Widodo offered a cabinet post to Prabowo Subianto, his rival both at this year’s election and in 2014. A former military general and the son-in-law of the dictator Suharto, Prabowo has been a prominent figure in Indonesian politics for decades and has been linked to rights abuses during military operations in Timor-Leste and West Papua. In recent years, he has courted hardline Islamists to try to topple Widodo. In May, he accused Widodo of election fraud, refusing to accept the results of the national vote. This stance, widely seen as a ploy to demonstrate his strength and win a cabinet position, led to riots in Jakarta that left at least eight people dead.
Widodo met with Prabowo at the presidential palace on Monday and offered his rival a defence-related post.
“I will work hard to meet his goals and expectations,” Prabowo said.
This appointment, and Widodo’s move to ensure that the main opposition parties were included in the government, added to concerns about the tenor of the Indonesian president’s next and final five-year term.
Despite his commitment to promoting growth and investment and embarking on large-scale development of road, rail and telecommunications projects, Widodo has overseen, or failed to resist, a weakening of democratic norms and institutions. This has included plans to curb the powers and independence of the country’s anti-corruption commission and to introduce a revised criminal code that would ban extramarital sex. Within days of his swearing-in, analysts were describing Widodo as a “lame duck”.
Chile: In recent years, Chile, the most prosperous country in Latin America, has been held up as a model of stability that has avoided the political and economic havoc of the region. On October 17, the country’s president, Sebastián Piñera, a centre-right billionaire who first introduced credit cards to the country in the 1980s, gave an interview to the Financial Times in which he described Chile as “an oasis”.
Just days later, chaos erupted, as mounting protests led to riots, looting, arson and clashes with security forces that have left at least 15 people dead. Piñera declared a state of emergency and deployed 10,000 troops, adopting tactics not seen since the dark days of Augusto Pinochet’s military dictatorship.
The trigger for the violence was a 3 per cent rise in metro fares, which prompted students to launch a fare-evasion movement, including jumping turnstiles and dangling feet over platforms to stop trains. A police crackdown eventually sparked mass street protests motivated by concerns about the country’s stark inequality. Despite the nation’s growth, many in Chile are struggling due to low wages and pensions, rising power bills and an ailing health system.
Piñera quickly abandoned the fare increase and claimed he had “listened with humility … to the voice of my compatriots” – but not before resorting to Pinochet-era constitutional powers to quell the unrest.
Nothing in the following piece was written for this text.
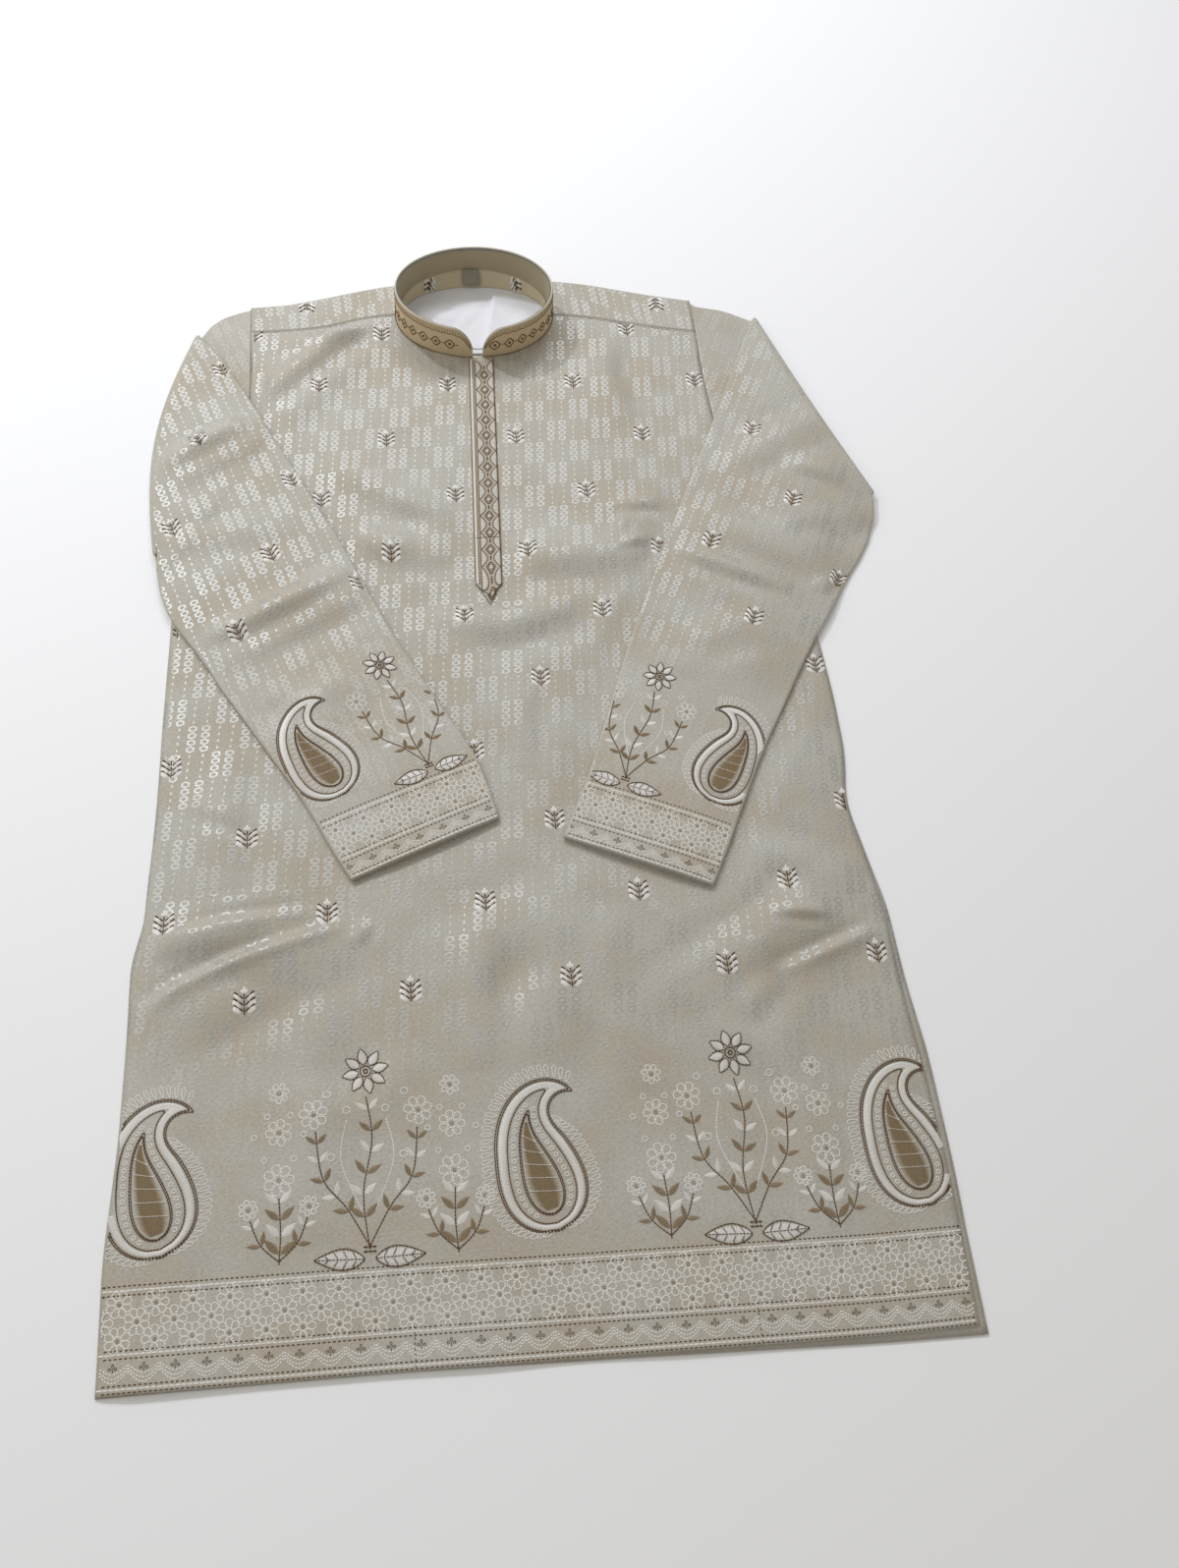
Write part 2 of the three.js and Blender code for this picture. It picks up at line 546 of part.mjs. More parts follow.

This has caused anxiety in Chile and appeared to draw more support for the protesters.
“Seeing soldiers on the streets sends shivers down my spine,” Carmen Araya, a 74-year-old resident of Santiago, told Reuters. “It’s like going back to 1973.”
The violence and the curfews continued this week, threatening to overshadow an upcoming Asia-Pacific Economic Co-operation summit, to be held in Santiago next month.
Canada: Four years ago, Justin Trudeau won a stunning election – his centre-left Liberal Party vaulting from 34 lower-house seats to 184 – and was embraced as a much-needed beacon of progressive politics in Canada and around the world. “Sunny ways,” he declared, as he ended the nine-year reign of Stephen Harper, a conservative who withdrew Canada from the Kyoto climate change agreement.
Trudeau did little to quell the hype around his prime ministership but has failed to live up to it.
This week, he won a second term but will lead a minority government. The Liberals are projected to win 157 seats in the 338-seat house of commons, compared with 122 for the Conservative Party, which won the greatest share of the total vote, with 34 per cent.
“I have heard you, my friends,” Trudeau said.
Trudeau, now 47, was Canada’s second-youngest leader when he was elected in 2015. He appointed a gender-balanced cabinet, legalised marijuana and euthanasia and welcomed Syrian refugees.
But his charm faded following a series of political compromises and personal scandals. He introduced a tax on carbon emissions, angering the resource-rich provinces, but also embarked on a massive oil pipeline expansion, which angered his urban voter base. His reputation was badly tarnished after a scandal where he pressured his attorney-general to settle a corporate corruption case, which he claimed would save jobs. He was also widely mocked during a state visit to India, in which he and his family appeared in local garb in front of tourist sites. This may have exacerbated the damage from his most famous scandal, involving the emergence of photographs and footage showing him in blackface and brownface.
But Trudeau has survived. He is likely to form a ruling alliance with the left-wing New Democratic Party and that could result in more progressive policies in areas such as climate change and taxation. But such a move could heighten the widening gulf between the western prairie provinces, which strongly backed the Conservatives, and the Liberals’ eastern strongholds.
“From coast to coast to coast, Canadians rejected division,” Trudeau claimed in his victory speech, as he prepared to face a hung parliament.